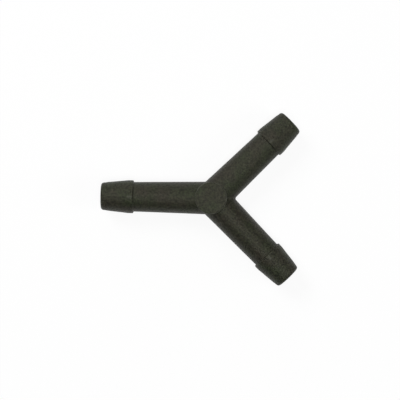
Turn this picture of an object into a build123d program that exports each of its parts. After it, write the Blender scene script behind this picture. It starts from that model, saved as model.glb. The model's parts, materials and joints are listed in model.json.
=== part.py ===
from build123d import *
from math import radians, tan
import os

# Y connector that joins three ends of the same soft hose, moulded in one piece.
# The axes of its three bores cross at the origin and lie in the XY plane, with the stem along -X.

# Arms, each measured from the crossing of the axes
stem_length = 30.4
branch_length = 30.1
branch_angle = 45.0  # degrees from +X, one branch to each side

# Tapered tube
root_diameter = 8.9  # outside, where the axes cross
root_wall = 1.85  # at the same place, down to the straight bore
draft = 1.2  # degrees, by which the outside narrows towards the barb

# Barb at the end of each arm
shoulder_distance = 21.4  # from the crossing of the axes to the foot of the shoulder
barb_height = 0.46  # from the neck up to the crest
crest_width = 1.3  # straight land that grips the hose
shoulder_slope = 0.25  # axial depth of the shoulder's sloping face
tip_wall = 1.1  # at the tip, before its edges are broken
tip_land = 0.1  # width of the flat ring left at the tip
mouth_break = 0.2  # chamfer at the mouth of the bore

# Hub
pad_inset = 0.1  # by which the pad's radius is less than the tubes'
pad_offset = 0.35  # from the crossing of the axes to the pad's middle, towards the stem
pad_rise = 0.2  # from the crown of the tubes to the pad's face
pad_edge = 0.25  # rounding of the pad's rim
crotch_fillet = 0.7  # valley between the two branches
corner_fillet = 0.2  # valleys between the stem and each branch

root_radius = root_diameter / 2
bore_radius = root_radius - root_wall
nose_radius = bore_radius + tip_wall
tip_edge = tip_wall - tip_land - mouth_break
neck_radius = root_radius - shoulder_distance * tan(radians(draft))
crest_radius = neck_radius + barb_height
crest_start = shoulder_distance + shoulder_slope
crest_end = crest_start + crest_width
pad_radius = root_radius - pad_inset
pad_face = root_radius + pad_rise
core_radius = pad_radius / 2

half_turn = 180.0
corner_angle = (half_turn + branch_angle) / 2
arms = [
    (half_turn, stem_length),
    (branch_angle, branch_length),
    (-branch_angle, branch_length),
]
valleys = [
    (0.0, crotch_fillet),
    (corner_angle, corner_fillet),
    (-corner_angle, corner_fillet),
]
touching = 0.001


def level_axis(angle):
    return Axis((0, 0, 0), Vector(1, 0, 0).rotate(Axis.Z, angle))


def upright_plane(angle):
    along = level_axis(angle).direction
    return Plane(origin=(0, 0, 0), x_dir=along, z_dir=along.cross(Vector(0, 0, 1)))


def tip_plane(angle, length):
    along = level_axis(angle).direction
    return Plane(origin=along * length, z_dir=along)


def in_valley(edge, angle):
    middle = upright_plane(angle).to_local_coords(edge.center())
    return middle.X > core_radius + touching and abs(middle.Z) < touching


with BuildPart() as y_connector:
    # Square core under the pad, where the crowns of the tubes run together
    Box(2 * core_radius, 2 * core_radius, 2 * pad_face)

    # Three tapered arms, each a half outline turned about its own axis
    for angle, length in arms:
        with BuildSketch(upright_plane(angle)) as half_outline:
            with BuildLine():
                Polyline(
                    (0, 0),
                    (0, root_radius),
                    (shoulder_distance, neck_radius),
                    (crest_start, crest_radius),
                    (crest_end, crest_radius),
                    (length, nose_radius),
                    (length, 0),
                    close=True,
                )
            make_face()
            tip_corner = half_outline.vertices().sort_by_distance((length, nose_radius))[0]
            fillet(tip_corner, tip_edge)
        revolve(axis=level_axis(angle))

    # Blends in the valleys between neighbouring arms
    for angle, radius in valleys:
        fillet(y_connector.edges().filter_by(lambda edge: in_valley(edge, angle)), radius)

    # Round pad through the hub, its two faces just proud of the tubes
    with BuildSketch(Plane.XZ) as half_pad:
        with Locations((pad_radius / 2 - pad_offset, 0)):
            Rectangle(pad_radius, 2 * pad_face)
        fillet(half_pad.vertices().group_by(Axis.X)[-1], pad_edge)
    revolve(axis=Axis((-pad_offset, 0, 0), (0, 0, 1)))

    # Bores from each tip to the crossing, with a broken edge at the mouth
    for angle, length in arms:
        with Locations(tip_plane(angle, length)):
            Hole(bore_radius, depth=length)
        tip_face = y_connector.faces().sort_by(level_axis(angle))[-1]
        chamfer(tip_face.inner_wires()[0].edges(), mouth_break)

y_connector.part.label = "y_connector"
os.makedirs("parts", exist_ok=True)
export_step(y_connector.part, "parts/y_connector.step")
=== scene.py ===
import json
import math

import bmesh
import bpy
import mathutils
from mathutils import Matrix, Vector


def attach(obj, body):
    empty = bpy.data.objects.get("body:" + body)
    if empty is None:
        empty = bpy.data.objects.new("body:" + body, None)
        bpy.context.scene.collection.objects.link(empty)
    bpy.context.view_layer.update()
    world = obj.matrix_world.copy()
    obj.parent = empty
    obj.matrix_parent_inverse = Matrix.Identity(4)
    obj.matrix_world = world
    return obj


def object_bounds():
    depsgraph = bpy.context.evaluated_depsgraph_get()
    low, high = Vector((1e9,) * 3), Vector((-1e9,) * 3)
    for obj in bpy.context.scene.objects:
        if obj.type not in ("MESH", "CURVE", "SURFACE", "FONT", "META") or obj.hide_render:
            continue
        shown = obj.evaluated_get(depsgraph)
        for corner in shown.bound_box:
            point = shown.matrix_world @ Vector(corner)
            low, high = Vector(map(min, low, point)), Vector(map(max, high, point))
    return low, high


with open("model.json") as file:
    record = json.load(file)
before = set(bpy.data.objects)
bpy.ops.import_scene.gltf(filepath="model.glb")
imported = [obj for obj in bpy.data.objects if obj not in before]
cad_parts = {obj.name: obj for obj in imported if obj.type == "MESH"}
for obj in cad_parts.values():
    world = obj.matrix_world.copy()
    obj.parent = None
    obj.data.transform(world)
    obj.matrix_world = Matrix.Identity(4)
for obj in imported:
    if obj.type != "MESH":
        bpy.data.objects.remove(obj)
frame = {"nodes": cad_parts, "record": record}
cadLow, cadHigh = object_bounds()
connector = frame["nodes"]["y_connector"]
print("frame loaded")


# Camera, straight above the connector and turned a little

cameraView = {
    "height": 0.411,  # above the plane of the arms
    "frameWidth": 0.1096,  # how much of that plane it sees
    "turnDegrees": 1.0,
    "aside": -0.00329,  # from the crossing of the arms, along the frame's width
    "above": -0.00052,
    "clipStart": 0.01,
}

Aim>
Quote nothing but the lines that run from the line containing "# Bores from" through the line containing "bpy.data.objects.remove(obj)", keeping both of them word for word.

Written answer>
    # Bores from each tip to the crossing, with a broken edge at the mouth
    for angle, length in arms:
        with Locations(tip_plane(angle, length)):
            Hole(bore_radius, depth=length)
        tip_face = y_connector.faces().sort_by(level_axis(angle))[-1]
        chamfer(tip_face.inner_wires()[0].edges(), mouth_break)

y_connector.part.label = "y_connector"
os.makedirs("parts", exist_ok=True)
export_step(y_connector.part, "parts/y_connector.step")
=== scene.py ===
import json
import math

import bmesh
import bpy
import mathutils
from mathutils import Matrix, Vector


def attach(obj, body):
    empty = bpy.data.objects.get("body:" + body)
    if empty is None:
        empty = bpy.data.objects.new("body:" + body, None)
        bpy.context.scene.collection.objects.link(empty)
    bpy.context.view_layer.update()
    world = obj.matrix_world.copy()
    obj.parent = empty
    obj.matrix_parent_inverse = Matrix.Identity(4)
    obj.matrix_world = world
    return obj


def object_bounds():
    depsgraph = bpy.context.evaluated_depsgraph_get()
    low, high = Vector((1e9,) * 3), Vector((-1e9,) * 3)
    for obj in bpy.context.scene.objects:
        if obj.type not in ("MESH", "CURVE", "SURFACE", "FONT", "META") or obj.hide_render:
            continue
        shown = obj.evaluated_get(depsgraph)
        for corner in shown.bound_box:
            point = shown.matrix_world @ Vector(corner)
            low, high = Vector(map(min, low, point)), Vector(map(max, high, point))
    return low, high


with open("model.json") as file:
    record = json.load(file)
before = set(bpy.data.objects)
bpy.ops.import_scene.gltf(filepath="model.glb")
imported = [obj for obj in bpy.data.objects if obj not in before]
cad_parts = {obj.name: obj for obj in imported if obj.type == "MESH"}
for obj in cad_parts.values():
    world = obj.matrix_world.copy()
    obj.parent = None
    obj.data.transform(world)
    obj.matrix_world = Matrix.Identity(4)
for obj in imported:
    if obj.type != "MESH":
        bpy.data.objects.remove(obj)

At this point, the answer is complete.